An analyst has reiterated a 'Sell' rating on Otis Worldwide (OTIS), setting a fair value of $82 per share, citing a persistently weak growth outlook. This assessment is driven by ongoing headwinds from sluggish China real estate and global housing markets, which are leading to declining new equipment sales. While the company's service business demonstrates resilience, near-term growth remains limited, with a significant recovery not anticipated until fiscal year 2026.

Analysis

Otis Worldwide Corporation (OTIS) faces a challenging near-term outlook, as underscored by a reiterated 'Sell' rating and an $82 per share fair value estimate. The core of the bearish thesis rests on persistently weak new equipment sales, a direct consequence of ongoing sluggishness in the Chinese real estate sector and a broader global housing market slowdown. The analyst's view directly contradicts management's expressed optimism regarding a recovery in China, labeling it premature in light of continued property price declines. This divergence between analyst expectations and company guidance presents a significant risk heading into the Q2 report.
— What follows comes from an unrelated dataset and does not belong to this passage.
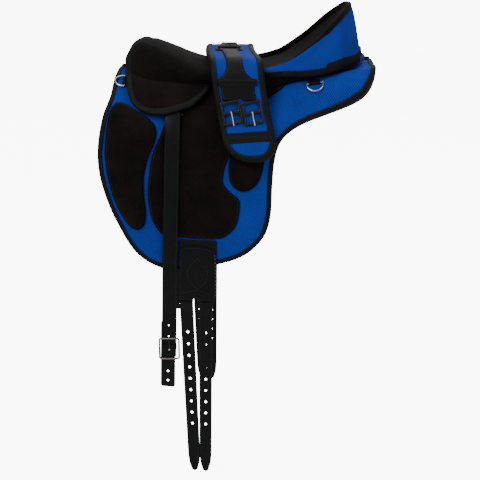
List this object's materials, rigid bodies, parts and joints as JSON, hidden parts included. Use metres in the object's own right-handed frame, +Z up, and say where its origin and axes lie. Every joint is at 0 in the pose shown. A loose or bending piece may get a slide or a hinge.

While the company's service business is noted for its resilience, it is not expected to provide sufficient growth to offset the equipment segment's decline, with a meaningful recovery for the consolidated business not anticipated until fiscal year 2026. Compounding these fundamental issues are geopolitical uncertainties related to potential U.S.-China tariffs, which could further pressure margins and disrupt operations.